The second premise concerns the character of political competition, and emerges from pluralist accounts of democratic politics. The question posed by pluralists is why political actors who lose within democratic institutions do not respond to those losses by turning on the system itself and attempting to undermine it. The answer is the theory of crosscutting cleavages, which holds that individuals belong to a number of different interests and outlooks. Crosscutting cleavages have two moderating effects. First, because individuals are members in multiple social groups, they will come into contact with a multiplicity of perspectives, and will possess a complex set of interests, which will tend to moderate their political attitudes. Second, in the absence of sharp partisan division among individuals, political elites will face pressure to moderate their political positions. This account of the nature of political cleavages is closely tied to the case for a competitive model of democratic politics. On the pluralist view, politics is characterized by shifting coalitions and majorities, which change from issue to issue, and do not endure over time. Political parties compete for median voters at the centre of the political spectrum, which promotes moderation. The assumption is that parties will cycle in and out of government, as they assemble shifting coalitions of voters in their competition for the political center. Since there is no permanent exclusion of any segment of society from political power, the loser accepts this loss in the hope they will win another day.

Now let me turn to accommodation, which proceeds from twin premises that are direct responses to the foundational premises of integrationists.

First, integrationists claim that civic political identities are culturally neutral and that can serve as a common point of reference for members of different ethnic groups. But accommodationists counter that even in states that adhere to the integrationist credo, civic identities often privilege a dominant ethnic group. The principal source of evidence for this charge is a large body of historical and sociological research on the manner in which states have created overarching civic identities within specific national contexts. This practice is known as “nation-building,” and consists of public policies that promote a common language, a shared history and a shared culture, usually facilitated by the centralization of legal and political power. Nation-building emerged as a tool of political consolidation in Western Europe, and spread with the rise of nationalism to Eastern and Central Europe, and with decolonization to Asia and Africa. The theory behind nation-building is that citizens must identify with political institutions in order for them to agree to work within them and accept their decisions. A shared civic identity built around abstract principles of liberal political morality will not be enough to generate this kind of bond. Those principles need to be rooted in a story of the national political identity. But accommodationists argue that nation-building can operate as a vehicle whereby a politically powerful ethnic group universalizes its particular identity. Perhaps the leading example is language, a common element in nation-building. Official language status operates to distribute economic and political power. If a group’s language becomes an official language, it has an immediate advantage in access to public sector employment, political office, higher education, and public services. Indeed, the accommodationist critique of official monolingualism sounds in the same register as the justification of those policies –a single official language can serve to impede democratic participation, social mobility, and administrative efficiency.

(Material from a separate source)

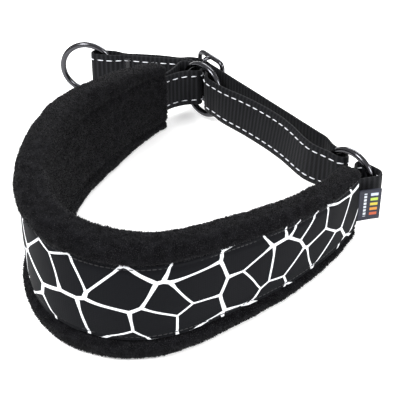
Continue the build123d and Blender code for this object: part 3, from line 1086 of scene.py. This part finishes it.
# ------------------------------------------------------------------ studio
def floor():
    p = Paint("paper")
    tint = p.noise(p.place(), 3.0, 2.0)
    p.set(Base_Color=p.mix(tint, grey(0.93), grey(0.95)), Roughness=tint * 0.1 + 0.8,
          Emission_Color=(1, 1, 1, 1), Emission_Strength=0.35)
    mesh = bpy.data.meshes.new("floor")
    mesh.from_pydata([(-3, -3, 0), (3, -3, 0), (3, 3, 0), (-3, 3, 0)], [], [(0, 1, 2, 3)])
    mesh.materials.append(p.material)
    obj = bpy.data.objects.new("floor", mesh)
    bpy.context.scene.collection.objects.link(obj)


floor()


def lamp(name, place, size, power, aim=(0, 0, 0.03)):
    data = bpy.data.lights.new(name, "AREA")
    data.shape = "RECTANGLE"
    data.size, data.size_y = size
    data.energy = power
    obj = bpy.data.objects.new(name, data)
    obj.location = place
    direction = Vector(aim) - Vector(place)
    obj.rotation_mode = "QUATERNION"
    obj.rotation_quaternion = direction.to_track_quat("-Z", "Y")
    bpy.context.scene.collection.objects.link(obj)


lamp("key", (-0.7, -0.5, 1.1), (0.5, 0.5), 20.0)
lamp("fill", (0.9, -0.6, 0.8), (0.4, 0.4), 11.0)
lamp("rim", (0.3, 1.1, 0.8), (0.9, 0.3), 14.0)

world = bpy.data.worlds.new("studio")
bpy.context.scene.world = world
world.use_nodes = True
world.node_tree.nodes["Background"].inputs["Color"].default_value = (1, 1, 1, 1)
world.node_tree.nodes["Background"].inputs["Strength"].default_value = 0.7
bpy.context.scene.view_settings.view_transform = "Standard"

elevation = math.radians(34.0)
target = Vector(((PLAN_SHIFT[0]) * MM, PLAN_SHIFT[1] * MM, 0.038))
back = Vector((0, -math.cos(elevation), math.sin(elevation)))
eye = bpy.data.cameras.new("camera")
eye.sensor_width = 36.0
eye.lens = 99.0
camera = bpy.data.objects.new("camera", eye)
camera.location = target + back * 0.580
camera.rotation_mode = "QUATERNION"
camera.rotation_quaternion = (-back).to_track_quat("-Z", "Y")
eye.clip_start, eye.clip_end = 0.01, 20.0
bpy.context.scene.collection.objects.link(camera)
bpy.context.scene.camera = camera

Second, plural societies often witness a breakdown in political competition that converts it from a mechanism to moderate ethnic conflict into a force that makes it far worse. The competitive paradigm of democratic politics depends on two assumptions—that opposition parties will eventually share power and that, because of the shifting nature of majority coalitions, governing parties will not abuse their power. But these assumptions do not hold in plural societies, because political mobilization occurs on the basis of ethnic identity, and political parties respond by organizing themselves on this basis. Ethnic political parties do not compete for median voters, and indeed, do not compete across ethnic divides. The precise consequences of the institutions of majoritarian democracy in plural societies will depend on the precise demography of the polity in question.

If there is a clear ethnic majority, the result is not a temporary minority that will eventually cycle into power, but a persistent minority that will permanently be in opposition and excluded from political office, and a permanent majority that will be free from the restraint that a future loss at the ballot box imposes on the abuse of power. Where there is no clear majority, coalitions of minorities can produce the same effect.

Minorities that are persistent losers with no prospect of wielding power may sit outside of politics and turn on the system itself, potentially through violence.